Although his city of adoption remembers him fondly and in Iceland there is even an established literary prize bearing his name, Reykjavík’s poet’s works are not receiving the best of treatments: available editions of his poetry are for the most part outdated. Even if translations of Tómas Guðmundsson’s works do exist (German and Scadinavian languages, mainly), getting hold of any of them is indeed quite hard, thus the poet is almost unknown to foreign audiences. Translating poetry is not the easiest task and in many cases translations are so mediocre that perhaps it would be better to leave the originals alone. It must be said though that contemporary Icelandic poets are a specially neglected category. Icelandic poetry’s territory extends far beyond epic tales but the world has yet to discover its richness and beauty. As memory is not only made of posthumous effigies but also of words the artist leaves behind, we hope Tómas Guðmundsson will get in the days to come a better literary treatment and will not be left all alone and alien to everybody on the bench of the park, day after day and night after night. If you happen to be in Reykjavík, go pay him a visit.

3 thoughts on “Tómas Guðmundsson Won’t Turn You Down”

  1. The problem with contemporary Icelandic poetry is common to all the Icelandic literature in Spain and in the Mediterranean countries: few readers, few translators ( in Spain,five or six )working in the translation of all the Icelandic literature, from Sagas and Eddas to Gudbergur Bergsson, Thor Vilhjalmsson, Sjon , Einar Mar Gudmundson,Jon Kalman Stefansson,Audur Ava Olafsdottir….and the authors of thrillers ( Indridason,Sigurdardottir,Thorarinsson,…),and the lack of interest from the nordic cultures. I only know four books of Icelandic poetry in Spanish translation : an anthology of Icelandic poetry from the Atomic poets to Gyrdir Eliasson ,two anthologies ( Johann Hjalmarsson, Sigurdur Palsson ), and a little book by Ingibjorg Haraldsdottir. Better dont talk about other genres, like the theatre of the essay….You said :”Translating poetry is not the easiest task and in many cases translations are so mediocre that perhaps it would be better to leave the originals alone”. I disagree with you. First of all, what is exactly a ” mediocre translation “? Even a bad translation is better than the silence , to be a fan of Icelandic literature and have to wait for years to find new books to read or to read in another idioms with a best bibliography in the subject, in french ,p.e. .
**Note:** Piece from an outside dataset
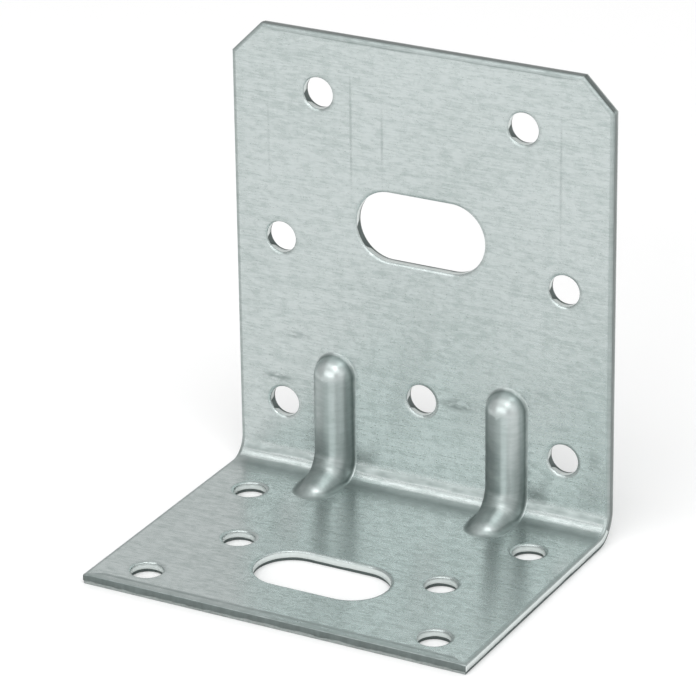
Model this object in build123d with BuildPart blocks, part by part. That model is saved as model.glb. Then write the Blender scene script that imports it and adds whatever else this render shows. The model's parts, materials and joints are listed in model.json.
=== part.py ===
from build123d import *
import math
import os

# Reinforced angle bracket for timber and concrete, folded and punched from one galvanised sheet.
# The wall leg stands at the back and the base leg lies in front of it. Two ribs are pressed
# inwards across the fold, so that each has a matching hollow at the back and underneath.
# Sizes are in millimetres: X runs across the width, Y towards the back and Z upwards.
# The origin is the middle of the footprint, on the plane that the base leg rests on.

# Sheet
sheet = 1.7
width = 65.0
wall_height = 75.3
base_depth = 50.4
bend_inside = 3.2
corner_cut = 5.1

# Edges that the punch draws in, on the side that it strikes
punch_roll = 0.4
rim_roll = 0.3

# Nail holes: insets and drops from an edge, heights above the rest plane, reaches from the back face
nail_bore = 5.1
edge_inset = 8.0
pair_spacing = 35.0
wall_pair_drop = 9.9
wall_upper_height = 40.4
wall_lower_height = 12.2
wall_middle_height = 17.3
base_near_reach = 13.3
base_pair_reach = 29.1
base_far_inset = 5.55

# Bolt slots, one in each leg, lying across the width
slot_length = 22.2
slot_breadth = 11.5
wall_slot_height = 45.4
base_slot_reach = 34.45

# Ribs: the nose is the half-round crest. Its axis floats above the wall's inner face, turns
# forwards round the fold and dips into the base, where the rib dies out in a low toe. The blends
# are at its foot on the inner faces and at the mouth of its hollow on the outer ones.
rib_spacing = 30.2
rib_nose = 3.2
rib_lift = 0.55
rib_turn = 5.6
rib_top_height = 22.1
rib_toe_reach = 11.9
rib_toe_depth = 1.4
rib_blend = 0.5
mouth_blend = 1.5

# Tolerance for picking edges by their place
tiny = 0.001

# Faces of the folded sheet
back = base_depth / 2
front = -base_depth / 2
wall_inside = back - sheet
base_inside = sheet

# Places of the holes that keep to an edge
edge_spacing = width - 2 * edge_inset
wall_pair_height = wall_height - wall_pair_drop
base_far_reach = base_depth - base_far_inset

# Run of a rib's axis, from the centre of its upper dome to the centre of its toe
axis_y = wall_inside - rib_lift
axis_z = base_inside + rib_lift
dome_z = rib_top_height - rib_nose
toe_y = back - rib_toe_reach + math.sqrt(rib_nose**2 - rib_toe_depth**2)
toe_z = base_inside - rib_toe_depth


def rib_form(nose):
    """Round-nosed bead along one rib's run, with straight flanks that go out through the sheet."""
    depth = 2 * sheet
    floor_y = wall_inside + depth
    floor_z = base_inside - depth
    leg = rib_lift + depth
    with BuildPart() as form:
        with BuildLine(Plane.YZ):
            run = FilletPolyline((axis_y, dome_z), (axis_y, axis_z), (toe_y, toe_z), radius=rib_turn)
        upper_end = Plane(run @ 0, x_dir=(1, 0, 0), z_dir=run % 0)
        toe_end = Plane(run @ 1, x_dir=(1, 0, 0), z_dir=(0, -1, 0))

        # Half-round nose on two straight flanks, swept down the wall, round the fold and along the base
        with BuildSketch(upper_end):
            with BuildLine():
                crest = CenterArc((0, 0), nose, 0, 180)
                Polyline(crest @ 0, (nose, -leg), (-nose, -leg), crest @ 1)
            make_face()
        sweep(path=run)

        # Dome at each end
        for end in (upper_end, toe_end):
            with BuildSketch(end):
                with BuildLine():
                    quarter = CenterArc((0, 0), nose, 0, 90)
                    Polyline(quarter @ 0, (nose, -leg), (0, -leg), quarter @ 1)
                make_face()
            revolve(axis=Axis(end.origin, end.y_dir))

        # Flanks between the rib's own turn and the tighter fold of the sheet
        with BuildSketch(Plane.YZ):
            with BuildLine():
                near = FilletPolyline(
                    (axis_y, dome_z), (axis_y, axis_z), (toe_y, toe_z), radius=rib_turn
                )
                far = FilletPolyline(
                    (floor_y, dome_z), (floor_y, floor_z), (toe_y, floor_z), radius=bend_inside + depth
                )
                Line(near @ 0, far @ 0)
                Line(near @ 1, far @ 1)
            make_face()
        extrude(amount=nose, both=True)
    return form.part


def height_above(point, depth):
    """How far a point stands out from the face of the sheet that lies at a depth below the inner face."""
    centre_y = wall_inside - bend_inside
    centre_z = base_inside + bend_inside
    if point.Y > centre_y and point.Z < centre_z:
        return bend_inside + depth - math.hypot(point.Y - centre_y, point.Z - centre_z)
    return min(wall_inside - point.Y, point.Z - base_inside) + depth


def outline_on(edges, depth):
    """Edges that run round a rib on one face of the sheet, without the lines where the fold begins."""
    lying = edges.filter_by(
        lambda edge: all(abs(height_above(edge @ share, depth)) < tiny for share in (0, 0.3, 0.7, 1))
    )
    return lying.filter_by(Axis.X, reverse=True)


# Room in front of the sheet's middle face, where the rib's form stays
with BuildPart() as inner_room:
    with BuildSketch(Plane.YZ):
        with BuildLine():
            middle = FilletPolyline(
                (back - sheet / 2, wall_height), (back - sheet / 2, sheet / 2), (front, sheet / 2),
                radius=bend_inside + sheet / 2,
            )
            Polyline(middle @ 0, (front, wall_height), middle @ 1)
        make_face()
    extrude(amount=width / 2, both=True)

rib_solid = rib_form(rib_nose) & inner_room.part
rib_hollow = rib_form(rib_nose - sheet)
rib_places = [(-rib_spacing / 2, 0), (rib_spacing / 2, 0)]

with BuildPart() as angle_bracket:
    # Folded sheet
    with BuildSketch(Plane.YZ):
        with BuildLine():
            inside = FilletPolyline(
                (wall_inside, wall_height), (wall_inside, base_inside), (front, base_inside),
                radius=bend_inside,
            )
            outside = FilletPolyline(
                (back, wall_height), (back, 0), (front, 0), radius=bend_inside + sheet
            )
            Line(inside @ 0, outside @ 0)
            Line(inside @ 1, outside @ 1)
        make_face()
    extrude(amount=width / 2, both=True)

    # Cut corners at the top of the wall
    top_corners = angle_bracket.edges().filter_by(Axis.Y).group_by(Axis.Z)[-1]
    chamfer(top_corners, corner_cut)

    # Outline drawn in by the punch, on the side that it strikes
    edges = angle_bracket.edges()
    wall_edges = edges.filter_by_position(Axis.Y, wall_inside - tiny, wall_inside + tiny).sort_by(Axis.Z)[1:]
    base_edges = edges.filter_by_position(Axis.Z, base_inside - tiny, base_inside + tiny).sort_by(Axis.Y)[:-1]
    fold_edges = edges.filter_by(GeomType.CIRCLE).sort_by(SortBy.RADIUS)[:2]
    chamfer(wall_edges + base_edges + fold_edges, punch_roll)

    # Holes and slot in the wall, with their rims drawn in
    with BuildSketch(Plane.XZ.offset(-back)):
        with Locations((0, wall_pair_height)):
            with GridLocations(pair_spacing, 1, 2, 1):
                Circle(nail_bore / 2)
        for height in (wall_upper_height, wall_lower_height):
            with Locations((0, height)):
                with GridLocations(edge_spacing, 1, 2, 1):
                    Circle(nail_bore / 2)
        with Locations((0, wall_middle_height)):
            Circle(nail_bore / 2)
        with Locations((0, wall_slot_height)):
            SlotOverall(slot_length, slot_breadth)
    extrude(amount=sheet, mode=Mode.SUBTRACT)
    wall_rims = angle_bracket.edges(Select.LAST).filter_by_position(Axis.Y, wall_inside - tiny, wall_inside + tiny)
    chamfer(wall_rims, rim_roll)

    # Holes and slot in the base, with their rims drawn in
    with BuildSketch(Plane.XY):
        with Locations((0, back - base_pair_reach)):
            with GridLocations(pair_spacing, 1, 2, 1):
                Circle(nail_bore / 2)
        for reach in (base_near_reach, base_far_reach):
            with Locations((0, back - reach)):
                with GridLocations(edge_spacing, 1, 2, 1):
                    Circle(nail_bore / 2)
        with Locations((0, back - base_slot_reach)):
            SlotOverall(slot_length, slot_breadth)
    extrude(amount=sheet, mode=Mode.SUBTRACT)
    base_rims = angle_bracket.edges(Select.LAST).filter_by_position(Axis.Z, base_inside - tiny, base_inside + tiny)
    chamfer(base_rims, rim_roll)

    # Ribs, with their feet blended into the inner faces
    with Locations(*rib_places):
        add(rib_solid)
    fillet(outline_on(angle_bracket.edges(Select.LAST), 0), rib_blend)

    # Hollows behind the ribs, with rounded mouths
    with Locations(*rib_places):
        add(rib_hollow, mode=Mode.SUBTRACT)
    fillet(outline_on(angle_bracket.edges(Select.LAST), sheet), mouth_blend)

angle_bracket.part.label = "angle_bracket"
os.makedirs("parts", exist_ok=True)
export_step(angle_bracket.part, "parts/angle_bracket.step")
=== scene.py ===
import json
import math

import bmesh
import bpy
import numpy as np
from bpy.props import FloatProperty, FloatVectorProperty, IntProperty, PointerProperty, StringProperty
from mathutils import Matrix, Vector
from mathutils.geometry import delaunay_2d_cdt


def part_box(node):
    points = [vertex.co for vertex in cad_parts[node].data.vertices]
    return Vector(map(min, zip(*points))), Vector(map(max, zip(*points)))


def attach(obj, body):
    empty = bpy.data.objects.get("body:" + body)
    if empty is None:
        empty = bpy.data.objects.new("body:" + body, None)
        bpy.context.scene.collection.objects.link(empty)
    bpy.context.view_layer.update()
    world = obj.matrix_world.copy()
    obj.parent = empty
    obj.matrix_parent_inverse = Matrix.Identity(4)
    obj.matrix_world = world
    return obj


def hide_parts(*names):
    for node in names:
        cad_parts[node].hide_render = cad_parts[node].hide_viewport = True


# Angle bracket folded, punched and pressed from one galvanised sheet, in metres.
# X runs across the width, Y towards the back and Z upwards, as in the frame that is loaded below.

bl_info = {
    "name": "Pressed Angle Bracket",
    "version": (1, 0, 0),
    "blender": (4, 5, 0),
    "location": "3D View > Sidebar > Bracket",
    "description": "Builds a folded and pressed sheet bracket with punched holes, and its stage",
    "category": "Add Mesh",
}

MM = 0.001
NODE = "angle_bracket"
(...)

  2. A translation isn’t something that will expire in a few days like a carton of milk. You translate it now and the same translation will be usable/acceptable for the years to come. In Italy we still rely heavily on translations from the XIX century of ancient greek epic poems, just to make an example. The fact there are only a handful of translators for Icelandic is also absurd, as there isn’t shortage of foreign students that come to Iceland to learn Icelandic and hope to work as translators in the future. There are not hundreds of them, but enough to grant better treatment to Icelandic poetry. The fact is, like you say, there are not enough (immediate?) readers. But this is an investment for the years to come. As a publisher, you don’t really expect to make money out of poetry these days (and I am not talking about Icelandic poetry, but of poetry in general), do you? Today distribution is easier than in the past, you don’t even have to print actual copies to reach your audience. Printing costs were one of the hugest factors that in the past determined if a book was eligible for publishing or not.
    As for bad vs good translation, I do think that silence is better than misplaced word, and one of our problems these days is that we feel forced to produce words all the time, without enough ponderation. Poets choose words very carefully, sometimes there is a huge research involved for a single line of text. A lot of translators just give a too literal interpretation, which not only ruins the flow of the text, but in many cases also changes the subtle meaning of a poem. Prose and poetry require different skills and as a translator you cannot apply the same techniques you use for prose in poetry. This is just my opinion, of course, and I see your point when you affirm you disagree.